From a capital markets perspective, the implications are significant. Asset managers are increasingly structuring climate-aligned investment portfolios, banks are developing specialised green lending frameworks, and sovereign governments are issuing sustainability-linked debt instruments to finance national energy transition strategies. Taken together, these developments indicate that green finance is no longer merely a thematic investment trend but is gradually becoming an integral component of global financial architecture.

Financing the Energy Transition

The rapid expansion of green finance is closely tied to the scale of the global energy transition. As governments and industries attempt to shift the world’s energy systems away from fossil fuels, the transformation requires unprecedented levels of long-term capital investment across multiple sectors of the global economy.

The Scale of Capital Required for Energy Transition

Transforming global energy systems involves large-scale investment in renewable electricity generation, power grid modernisation, battery storage and electrification technologies, hydrogen infrastructure, and sustainable transport systems. These sectors require significant upfront capital expenditure, often with long investment horizons, making them particularly dependent on deep and well-functioning financial markets.

Recent estimates highlight the magnitude of this investment challenge. According to BloombergNEF, global energy transition investment reached approximately $2.1 trillion in 2024, reflecting accelerating capital flows toward renewable energy, electrification, and low-carbon infrastructure. Despite this rapid growth, current investment levels remain only a portion of what will ultimately be required to achieve long-term climate targets.

Regional Investment Dynamics

The distribution of global energy transition investment is also highly uneven across regions. China accounted for the largest share in 2024, with approximately $818 billion in investment, representing roughly 39 percent of the global total. The European Union followed with around $370 billion, while the United States invested approximately $315 billion in energy transition technologies.

Other Asia-Pacific economies collectively contributed roughly $240 billion, while the rest of the world accounted for approximately $289 billion in investment. These regional patterns reflect differences in industrial structure, policy frameworks, and capital market depth across major economies.

Source: BloombergNEF Energy Transition Investment Trends (Jan 2025)

Taken together, these figures highlight a critical reality: the global energy transition is not simply a technological challenge. It is fundamentally a capital allocation challenge. Achieving climate targets will require sustained investment flows over multiple decades, spanning public infrastructure spending, private capital markets, and multilateral development finance. Within this context, green finance provides the financial infrastructure through which these large-scale investments can be mobilised and deployed. 

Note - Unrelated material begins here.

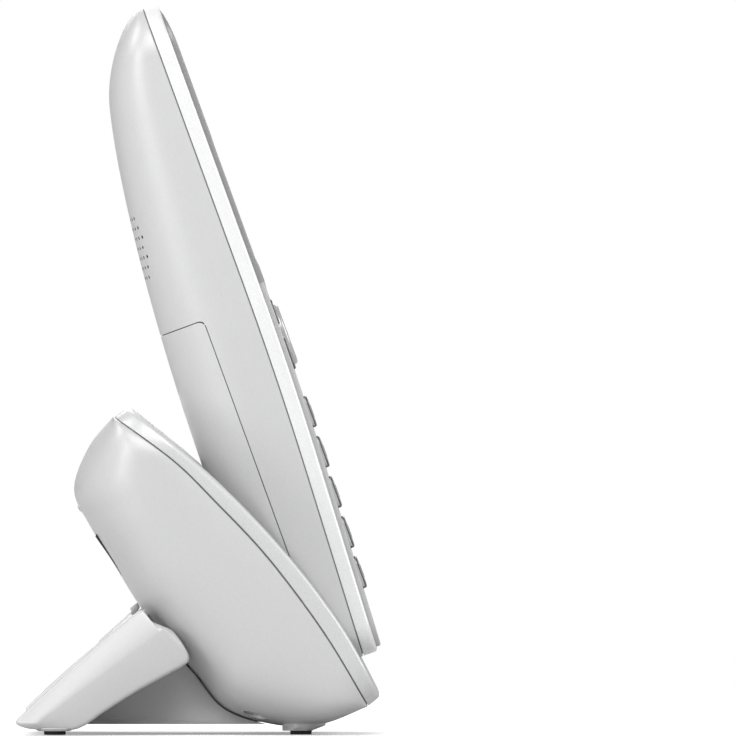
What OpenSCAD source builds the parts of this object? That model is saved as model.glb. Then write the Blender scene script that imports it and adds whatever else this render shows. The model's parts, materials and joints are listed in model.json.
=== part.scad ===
// Cordless phone: a handset docked in its main base, which stands on a clip-on desk stand.
// Millimetres. +Z is up, the keypad faces -Y, X is left to right seen from behind the phone.

/* [Handset] */
// Length of the handset along its own axis
handset_length = 171; // [150:1:190]
// Width of the handset
handset_width = 48; // [42:1:56]
// Depth from the band's front plane to the back
handset_back = 29.4; // [24:0.1:34]
// Thickness of the moulded handset walls
handset_wall = 1.7; // [1.2:0.1:2.4]
// Lean of the docked handset from upright, degrees
dock_lean = 20; // [10:1:30]
// Width of one number key
key_width = 10.6; // [9:0.1:12]
// Height of one number key
key_height = 8.2; // [6:0.1:9]
// Distance between key rows
key_pitch = 10.5; // [9:0.1:12]
// Distance between key columns
key_columns = 12.8; // [12:0.1:14]
// How far a key goes in
key_travel = 0.6; // [0.3:0.1:0.8]
// Gap between a moving key and its hole
key_gap = 0.3; // [0.2:0.05:0.5]

/* [Base] */
// Width of the base
base_width = 100; // [80:1:130]
// Thickness of the moulded base walls
base_wall = 2; // [1.5:0.1:3]
// Gap between the handset and its cradle
dock_gap = 0.6; // [0.4:0.1:1.2]
// Thickness of the rubber pads
pad_thickness = 0.9; // [0.6:0.1:1.5]

/* [Stand] */
// Width of each leg of the stand
leg_width = 10; // [8:0.5:14]
// Distance from the centre to the outside of a leg
leg_outside = 48.5; // [44:0.5:50]

/* [Hidden] */
$fn = 32;
e = 0.01;
L = handset_length;
hw = handset_width / 2;
bw = base_width / 2;
shell_grey = [0.83, 0.84, 0.85];
band_silver = [0.9, 0.91, 0.92];
plate_grey = [0.66, 0.67, 0.69];
key_grey = [0.78, 0.8, 0.82];
dark = [0.12, 0.12, 0.13];
metal = [0.8, 0.78, 0.7];
green = [0.1, 0.35, 0.2];

// ---- curves and lofts ----

function between(a, b, t) = a + (b - a) * t;
function bezier(P, t) = pow(1 - t, 3) * P[0] + 3 * (1 - t) * (1 - t) * t * P[1]
    + 3 * (1 - t) * t * t * P[2] + t * t * t * P[3];
// Smooth curve through the points P at u from 0 to 1
function smooth(P, u) =
    let (n = len(P) - 1, s = min(u * n, n - 0.00001), i = floor(s), t = s - i,
         a = P[max(i - 1, 0)], b = P[i], c = P[i + 1], d = P[min(i + 2, n)])
    0.5 * (2 * b + (c - a) * t + (2 * a - 5 * b + 4 * c - d) * t * t + (3 * b - a - 3 * c + d) * t * t * t);
function flat_list(A) = [for (a = A) for (b = a) b];
function unit(v) = v / max(norm(v), 0.000001);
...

The Role of Capital Markets in Climate Transition

Historically, large-scale infrastructure transformations—such as the expansion of railways, telecommunications networks, and later the digital economy—have been made possible by deep and well-functioning capital markets capable of financing long-term investment. These structural shifts required substantial upfront capital and long investment horizons, conditions that typically depend on sophisticated financial systems to mobilise and allocate funding efficiently.

The global energy transition is likely to follow a similar trajectory. Public budgets alone cannot finance the trillions of dollars required to decarbonise energy systems worldwide. Instead, private capital markets will need to play a central role in funding renewable energy deployment, industrial transformation, and climate-resilient infrastructure.

In this context, green finance instruments increasingly act as a bridge between climate policy objectives and capital market mechanisms. By establishing transparent frameworks for climate-aligned investment, these instruments enable institutional investors to allocate capital toward environmental projects while maintaining financial discipline and return expectations.

This alignment between sustainability objectives and financial incentives is ultimately what allows green finance to scale. As sustainable capital markets continue to deepen, they have the potential to reshape how investment capital is allocated across industries and regions, gradually embedding climate considerations into the core architecture of global financial markets.

A Structural Shift in Global Finance

The rise of green finance signals a broader transformation within the global financial system. For decades, environmental considerations remained largely external to capital markets. Investment decisions were primarily driven by traditional financial metrics, while environmental impacts were often treated as secondary or non-financial concerns.

Today, that paradigm is gradually shifting. Climate risk is increasingly recognised as financial risk, influencing how investors assess long-term asset values, regulatory exposure, and systemic vulnerabilities. At the same time, the global transition toward a low-carbon economy is generating new investment opportunities across sectors such as renewable energy, infrastructure, advanced manufacturing, and clean technologies.

As a result, sustainability considerations are becoming more deeply embedded within financial regulation, institutional asset allocation strategies, and corporate financing decisions. These developments suggest that green finance is no longer simply an emerging investment theme but represents a structural evolution in the architecture of modern capital markets.

Looking ahead, the ability to mobilise and allocate climate-aligned capital efficiently may become a defining factor in both economic competitiveness and financial system resilience over the coming decades.

Conclusion 

The rapid expansion of green finance reflects the growing intersection between climate policy, technological innovation, and global capital markets. From the surge in green bond issuance to the multi-trillion-dollar scale of energy transition investment, financial markets are increasingly shaping how the world funds its transition toward a lower-carbon economy.

For investors, financial institutions, and policymakers, understanding the dynamics of green finance is no longer optional—it is central to navigating the evolving landscape of global capital allocation. As the scale of the energy transition continues to grow, green finance is likely to remain one of the most important structural forces shaping international financial markets in the decades ahead.